We often talk about the fact that those of us with no kids are persona non grata on many infertility blogs and sites because we are their “worst nightmare.” A comment on my previous post got me thinking though. Would young girls, thinking about their future, look at us and see us as their worst nightmares? Or would they see us as legitimate role models, offering so much more than the black and white world of hope or despair?
As a little girl, I looked up to my aunt, not because she was a mother (she was), but because she was a successful journalist, and because she and her family lived in our capital city (where I live now), and had lived overseas in the exotic Solomon Islands, with many adventures. Yet she too had grown up in the small rural district where I spent my childhood. She was one of my few female role models whose mere existence promised hope of a wider world than motherhood on a farm. (Motherhood on a farm, from my perspective as a young girl in the 1960s and early 70s, was not very appealing.)
I was the type of girl who would have responded wonderfully to a role model like the adult Mali. Think, too, of other little girls who might feel trapped by our pro-motherhood societies – little girls who can’t wait to grow up and explore the world, or perhaps rule the world, before they think about being mothers; little girls who don’t have mothers, or who are afraid of being a mother, because they don’t have happy memories of mothers; little girls who don’t have memories of happy mothers; little girls who simply don’t want to be mothers, little girls who don’t feel like little girls, and many more. Seeing happy confident women without children might make their lives easier, less pressured, more accepted.
I know though that there are young girls who only see their future as mothers, and who look forward to that. Would learning that some women don't or can't become mothers terrify these little girls? Are we really their worst nightmares even at such a young age? It shocked me to think this might be the case? I of course don’t know the answer. I do know though that I think it is terribly sad if the reality of my existence would frighten a child. Sad for me, sad for the child, sad for society and our inability to accept diversity.
Instead, I like to think that young girls who want to grow up and become mothers would look at women like me, and just absorb the fact that the world includes women who are mothers, and women who aren’t. And because there are many more women who become mothers than not, that they will just assume they will be in the majority too. (I mean, didn't we?) And I like to think that none of this would disturb them from continuing with their dreams.

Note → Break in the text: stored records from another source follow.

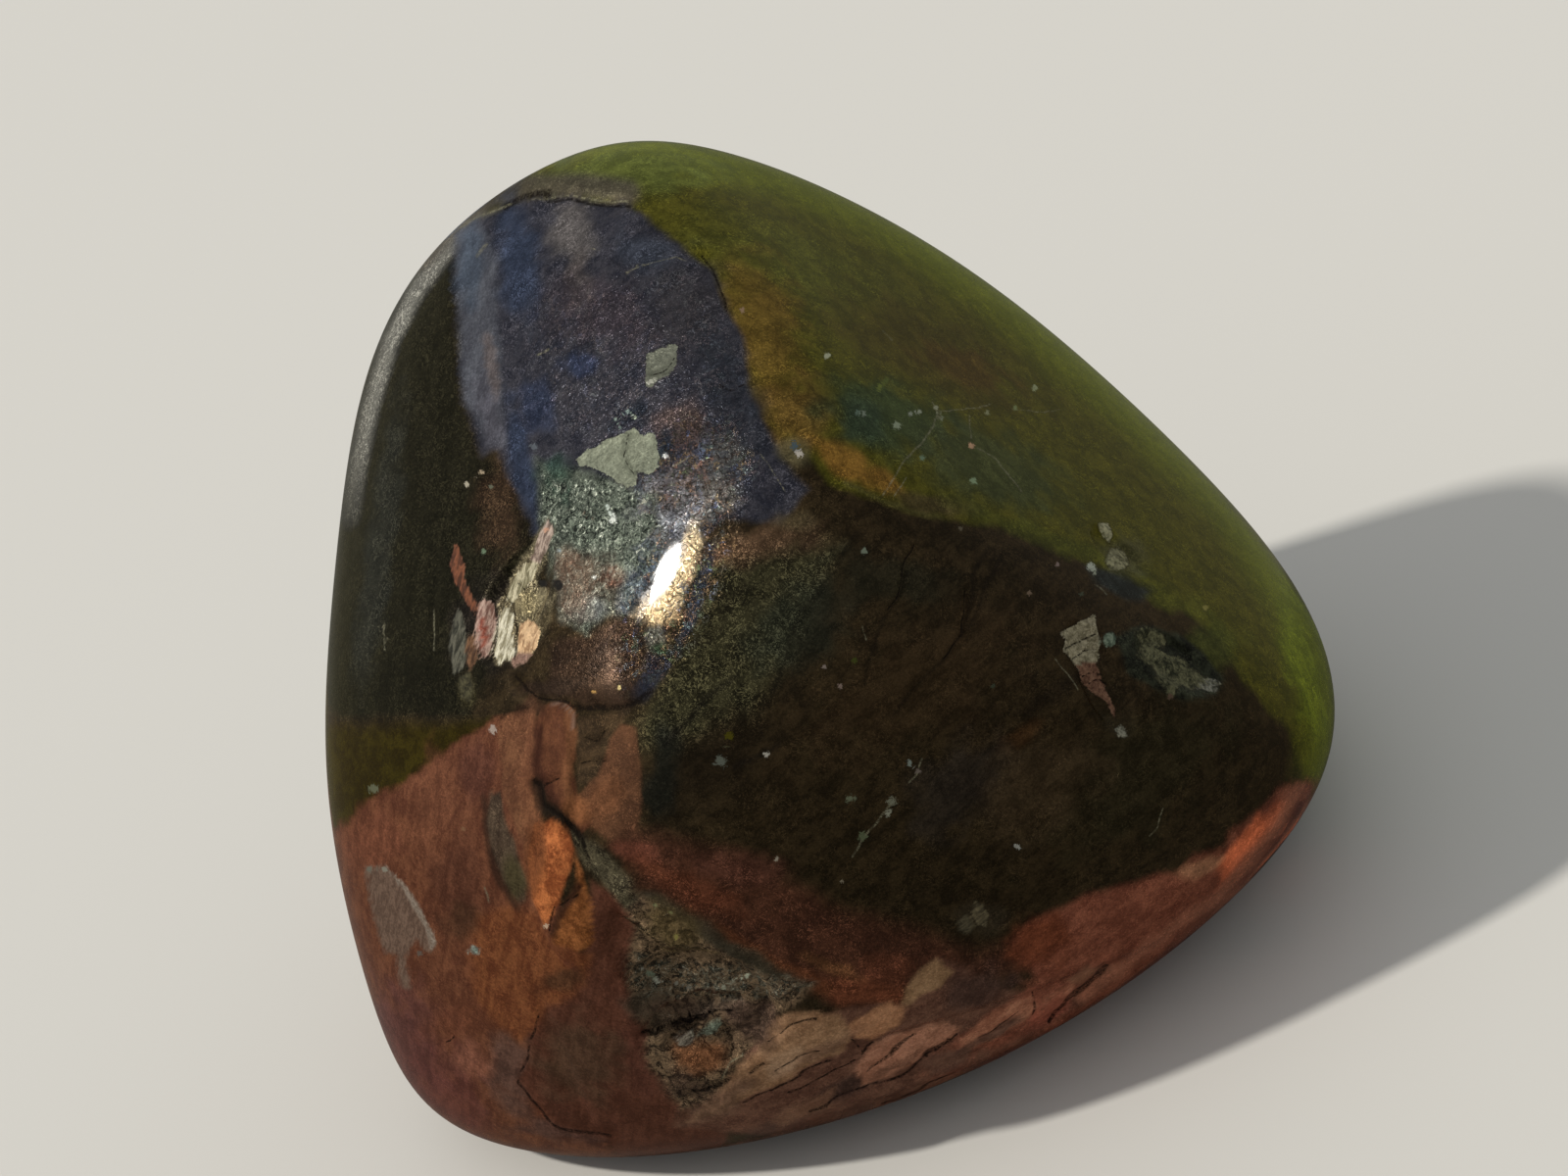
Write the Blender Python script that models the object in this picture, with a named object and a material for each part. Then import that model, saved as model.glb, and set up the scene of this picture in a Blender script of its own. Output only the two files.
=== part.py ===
"""A tumbled peacock ore (bornite) pebble at its real size.

Run it with: blender --background --python part.py
Metres, +Z up. The origin is the middle of the stone's footprint, on the flat spot that it rests on.
-Y is the stone's front, the side that shows its broken pocket and its light vein.
"""

import math

import bmesh
import bpy
from mathutils import Vector, noise

MM = 0.001

# The broken lump had these faces before tumbling rounded it. Each one has the way it looks, as a
# bearing from the front towards +X and an elevation in degrees, and its distance from the middle in mm.
FACES = {
    "front": (7.5, 11.5, 10.5),
    "right": (79, 34, 8.9),
    "left": (-61, 47.5, 11.4),
    "top": (-26, 61, 13.2),
    "low_left": (-51.5, 4, 13.6),
    "low_front": (-15.5, -25.5, 13.5),
    "right_foot": (26, -33.5, 13.1),
    "low_right": (77.5, -20.5, 15.6),
    "back": (176, 13, 12.5),
    "back_right": (117.5, 10.5, 13.7),
    "back_left": (-117, 7.5, 14.8),
    "crown": (149.5, 60.5, 16.4),
    "base": (0, -90, 11.1),
}
ROUNDING = 7  # a lower power rounds the edges between the faces more
REST_DEPTH = 10.9  # mm from the middle down to the flat spot

WAVE_HEIGHT = 0.10  # mm, the slight unevenness that tumbling leaves
WAVE_LENGTH = 9.0  # mm

# Relief that shows from a step away. Each has the bearing and elevation of its middle, the turn of its
# long axis from level, anticlockwise, in degrees, then its length, width and depth in mm.
# Hollows are broken out, with a steep rim. A negative depth is a lump.
HOLLOWS = {
    "pocket_foot": (-34, -14, -76, 5.2, 4.0, 0.55),
    "pocket_head": (-38, -6, -70, 4.6, 1.8, 0.30),
    "pocket_slit": (-37, -15, 2, 3.0, 0.7, 0.70),
    "quartz_nest": (-63, 41, -110, 3.8, 2.4, 0.35),
    "lump_gap": (-43, 8, -63, 4.4, 0.8, 0.30),
    "seam_end": (-57, -20, -99, 5.6, 0.7, 0.18),
    "flake_nest": (35, 7, -98, 3.6, 1.4, 0.22),
    "chip_nest": (47, 1, -60, 3.0, 1.5, 0.22),
    "ridge_nest": (59, 14, -76, 2.0, 1.6, 0.22),
    "vein_bed": (-6, -37, -16, 14.0, 3.4, 0.22),
    "copper_lump": (-46, 21, -87, 3.8, 1.5, -0.22),
    "copper_block": (-47, 4, -94, 4.6, 1.9, -0.18),
}
# A ledge stands over the ground on its lower side, which climbs back to the face over its fall.
LEDGES = {
    "waist_ledge": (-45, 30, -6, 5.2, 3.6, 0.38),
    "crown_ledge": (-155, 69, 107, 5.8, 2.2, 0.26),
}
RIM_SHARE = 0.35  # of a hollow's half width is its sloping rim
LEDGE_LIP = 0.45  # mm, how far the step of a ledge takes to drop

CUBE_STEPS = 24  # squares along each side of the cube that becomes the ball of directions
RELIEF_MARGIN = 0.8  # mm around the relief that also gets the finer squares

STONE_COLOUR = (0.055, 0.040, 0.026, 1.0)
STONE_METALLIC = 0.55
STONE_ROUGHNESS = 0.3


def clear_scene():
    for old in list(bpy.data.objects):
        bpy.data.objects.remove(old)


def heading(bearing, elevation):
    """The unit vector that looks along a bearing from the front, -Y, towards +X, and an elevation."""
    turn = math.radians(bearing)
    lift = math.radians(elevation)
    return Vector((math.cos(lift) * math.sin(turn), -math.cos(lift) * math.cos(turn), math.sin(lift)))


def smooth(share):
    """An S-curve from 0 to 1."""
    share = min(1.0, max(0.0, share))
    return share * share * (3 - 2 * share)


def reach(way):
    """How far the rounded lump reaches from its middle along a unit vector, in mm."""
    total = 0.0
    for face in FACE_VECTORS:
        total += max(0.0, way.dot(face)) ** ROUNDING
    return total ** (-1 / ROUNDING)


def patch_frame(bearing, elevation, turn):
    """The middle of a relief patch, and the unit vectors along and across its long axis."""
    middle = heading(bearing, elevation)
    level = Vector((math.cos(math.radians(bearing)), math.sin(math.radians(bearing)), 0))
    upward = middle.cross(level)
    if upward.z < 0:
        upward.negate()
    turned = math.radians(turn)
    along = level * math.cos(turned) + upward * math.sin(turned)
    across = upward * math.cos(turned) - level * math.sin(turned)
    return middle * reach(middle), along, across


def on_patch(point, frame):
    """Where a point of the rounded lump lies along and across a patch, in mm, or None if out of sight."""
    middle, along, across = frame
    if point.dot(middle) < 0:
        return None
    place = point - middle
    return place.dot(along), place.dot(across)


def hollow_depth(place, length, width, depth):
    out = math.hypot(place[0] / (length / 2), place[1] / (width / 2))
    return depth * smooth((1 - out) / RIM_SHARE)


def ledge_depth(place, length, fall, depth):
    ends = smooth((1 - abs(place[0]) / (length / 2)) / RIM_SHARE)
    step = smooth((LEDGE_LIP - place[1]) / LEDGE_LIP)
    climb = smooth(1 + place[1] / fall)
    return depth * ends * step * climb


def relief(point):
    """How far the surface lies below a point of the rounded lump, in mm."""
    cut = 0.0
    for frame, shape, sizes in PATCHES:
        place = on_patch(point, frame)
        if place is not None:
            cut += shape(place, *sizes)
    return cut


def near_relief(point):
    for frame, _, (length, width, _) in PATCHES:
        place = on_patch(point, frame)
        if place is None:
            continue
        if abs(place[0]) < length / 2 + RELIEF_MARGIN and abs(place[1]) < width / 2 + RELIEF_MARGIN:
            return True
    return False


def surface_point(way):
    """The point of the stone's surface along a direction, in mm from its middle."""
    point = way * reach(way)
    waves = noise.noise(point / WAVE_LENGTH) * WAVE_HEIGHT
    return point + way * (waves - relief(point))


FACE_VECTORS = [heading(bearing, elevation) / distance for bearing, elevation, distance in FACES.values()]
PATCHES = [(patch_frame(*row[:3]), hollow_depth, row[3:]) for row in HOLLOWS.values()]
PATCHES += [(patch_frame(*row[:3]), ledge_depth, row[3:]) for row in LEDGES.values()]


def direction_ball():
    """A cube cut into even squares and blown up to a unit ball, with finer squares at the relief."""
    ball = bmesh.new()
    bmesh.ops.create_cube(ball, size=2)
    bmesh.ops.subdivide_edges(ball, edges=ball.edges[:], cuts=CUBE_STEPS - 1, use_grid_fill=True)
    for vertex in ball.verts:
        even = [math.tan(value * math.pi / 4) for value in vertex.co]
        vertex.co = Vector(even).normalized()
    fine = set()
    for face in ball.faces:
        way = face.calc_center_median().normalized()
        if near_relief(way * reach(way)):
            fine.update(face.edges)
    bmesh.ops.subdivide_edges(ball, edges=list(fine), cuts=1, use_grid_fill=True)
    for vertex in ball.verts:
        vertex.co.normalize()
    return ball


def cut_flat_spot(body):
    """Cuts the stone off flat where it rests, and closes the cut with one flat face."""
    made = bmesh.ops.bisect_plane(
        body,
        geom=body.verts[:] + body.edges[:] + body.faces[:],
        plane_co=(0, 0, -REST_DEPTH * MM),
        plane_no=(0, 0, -1),
        clear_outer=True,
    )
    rim = [item for item in made["geom_cut"] if isinstance(item, bmesh.types.BMEdge)]
    bmesh.ops.contextual_create(body, geom=rim)


def stand_on_origin(body):
    """Moves the stone so that the origin is the middle of its footprint, on the flat spot."""
    low = Vector([min(vertex.co[axis] for vertex in body.verts) for axis in range(3)])
    high = Vector([max(vertex.co[axis] for vertex in body.verts) for axis in range(3)])
    middle = (low + high) / 2
    bmesh.ops.translate(body, verts=body.verts[:], vec=(-middle.x, -middle.y, -low.z))


def stone_material():
    """Polished bornite: a dark bronze sulphide with a metallic lustre."""
    material = bpy.data.materials.new("bornite")
    material.use_nodes = True
    shader = material.node_tree.nodes["Principled BSDF"]
    shader.inputs["Base Color"].default_value = STONE_COLOUR
    shader.inputs["Metallic"].default_value = STONE_METALLIC
    shader.inputs["Roughness"].default_value = STONE_ROUGHNESS
    return material


def make_stone(collection):
    body = direction_ball()
    for vertex in body.verts:
        vertex.co = surface_point(vertex.co.normalized()) * MM
    cut_flat_spot(body)
    stand_on_origin(body)
    bmesh.ops.triangulate(body, faces=body.faces[:])
    bmesh.ops.recalc_face_normals(body, faces=body.faces[:])
    mesh = bpy.data.meshes.new("peacock_ore")
    body.to_mesh(mesh)
    body.free()
    mesh.materials.append(stone_material())
    mesh.shade_smooth()
    stone = bpy.data.objects.new("peacock_ore", mesh)
    collection.objects.link(stone)
    return stone


def main():
    clear_scene()
    collection = bpy.data.collections.new("peacock ore")
    bpy.context.scene.collection.children.link(collection)
    make_stone(collection)


main()
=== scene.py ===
import math

import bpy
import numpy as np
from mathutils import Matrix, Vector, noise


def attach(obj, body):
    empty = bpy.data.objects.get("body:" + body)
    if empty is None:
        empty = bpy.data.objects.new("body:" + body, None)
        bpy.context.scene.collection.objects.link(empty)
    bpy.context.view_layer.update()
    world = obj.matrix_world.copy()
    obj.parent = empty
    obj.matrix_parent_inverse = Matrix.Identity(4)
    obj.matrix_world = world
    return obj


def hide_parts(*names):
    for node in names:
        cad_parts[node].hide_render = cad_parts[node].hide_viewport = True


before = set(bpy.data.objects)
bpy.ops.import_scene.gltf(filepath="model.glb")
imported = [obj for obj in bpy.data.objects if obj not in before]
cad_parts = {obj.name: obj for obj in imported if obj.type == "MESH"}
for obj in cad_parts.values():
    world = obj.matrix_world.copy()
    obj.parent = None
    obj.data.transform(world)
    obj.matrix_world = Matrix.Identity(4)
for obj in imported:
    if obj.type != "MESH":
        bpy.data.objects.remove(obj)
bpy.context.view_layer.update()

# Stone
# One natural piece of bornite, a copper ore, rounded in a tumbler and polished. The tarnish film on the
# metal-bright sulphide gives its peacock colours, and painted reflections of its surroundings add to
# them. Quartz, grey sulphide flakes and a crumbled pocket break through the polish.

# The worn faces of the stone, as in the solid that it replaces: the bearing from the front towards +X
# and the elevation that a face looks along, in degrees, and its distance from the middle in mm.
FACES = {
    "front": (7.5, 11.5, 10.5),
    "right": (79, 34, 8.9),
    "left": (-61, 47.5, 11.4),
    "top": (-26, 61, 13.2),
    "low_left": (-51.5, 4, 13.6),
    "low_front": (-15.5, -25.5, 13.5),
    "right_foot": (26, -33.5, 13.1),
    "low_right": (77.5, -20.5, 15.6),
    "back": (176, 13, 12.5),
    "back_right": (117.5, 10.5, 13.7),
    "back_left": (-117, 7.5, 14.8),
    "crown": (149.5, 60.5, 16.4),
    "base": (0, -90, 11.1),
}
ROUNDING = 7
MIDDLE = np.array((1.396, -1.912, 10.9))  # mm, in the row frame
WAVE_HEIGHT = 0.10
WAVE_LENGTH = 9.0

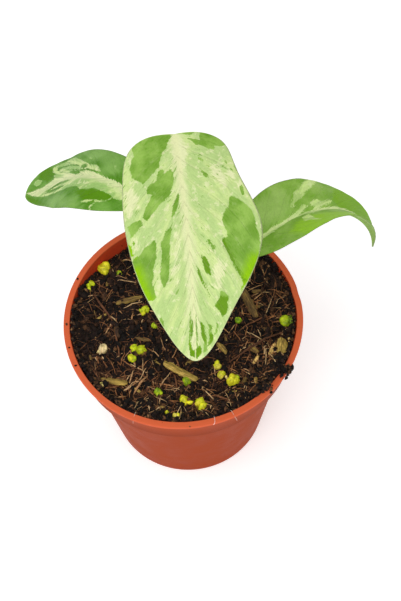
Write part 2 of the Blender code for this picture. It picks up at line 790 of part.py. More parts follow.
def make_granule(place, radius, bumps, draw):
    """Builds one twenty-sided granule, sunk by half in the soil."""
    golden = (1 + math.sqrt(5)) / 2
    corners = [(0, a, b * golden) for a in (-1, 1) for b in (-1, 1)]
    corners += [(a, b * golden, 0) for a in (-1, 1) for b in (-1, 1)]
    corners += [(b * golden, 0, a) for a in (-1, 1) for b in (-1, 1)]
    turn = draw.uniform(0.0, math.pi)
    size = np.array([1.0, draw.uniform(*GRANULE_WIDTHS), draw.uniform(*GRANULE_HEIGHTS)])
    cloud = np.array(corners) / math.hypot(1.0, golden) * size * radius
    x = cloud[:, 0] * math.cos(turn) - cloud[:, 1] * math.sin(turn)
    y = cloud[:, 0] * math.sin(turn) + cloud[:, 1] * math.cos(turn)
    ground = float(soil_height(*place, bumps))
    points = np.stack([x + place[0], y + place[1], cloud[:, 2] + ground], axis=-1)
    return hull_object("granule", points)


def hull_object(name, points):
    """Returns the convex hull of the points as a closed object."""
    obj = make_object(name, points, [])
    mesh = bmesh.new()
    mesh.from_mesh(obj.data)
    hull = bmesh.ops.convex_hull(mesh, input=mesh.verts)
    loose = [item for item in hull["geom_interior"] if isinstance(item, bmesh.types.BMVert)]
    bmesh.ops.delete(mesh, geom=loose, context="VERTS")
    bmesh.ops.recalc_face_normals(mesh, faces=mesh.faces)
    mesh.to_mesh(obj.data)
    mesh.free()
    return obj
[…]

Instead of being seen as a scary nightmare, I want to live in a society that allows us to talk about the fact we don’t have children to adults and children alike. I hope that I can be a role model for young girls (as well as teenage girls and adults), who will grow up with a greater sense that they are okay as they are, whatever happens, and that will be accepted as such. Freedom – for adult women and young girls alike, and especially for my much-loved niece who does not have an easy path in this life - to simply be who they are. Knowledge that they are valued for who they are, whatever that might be. That's a lesson I wish I had learned when I was six.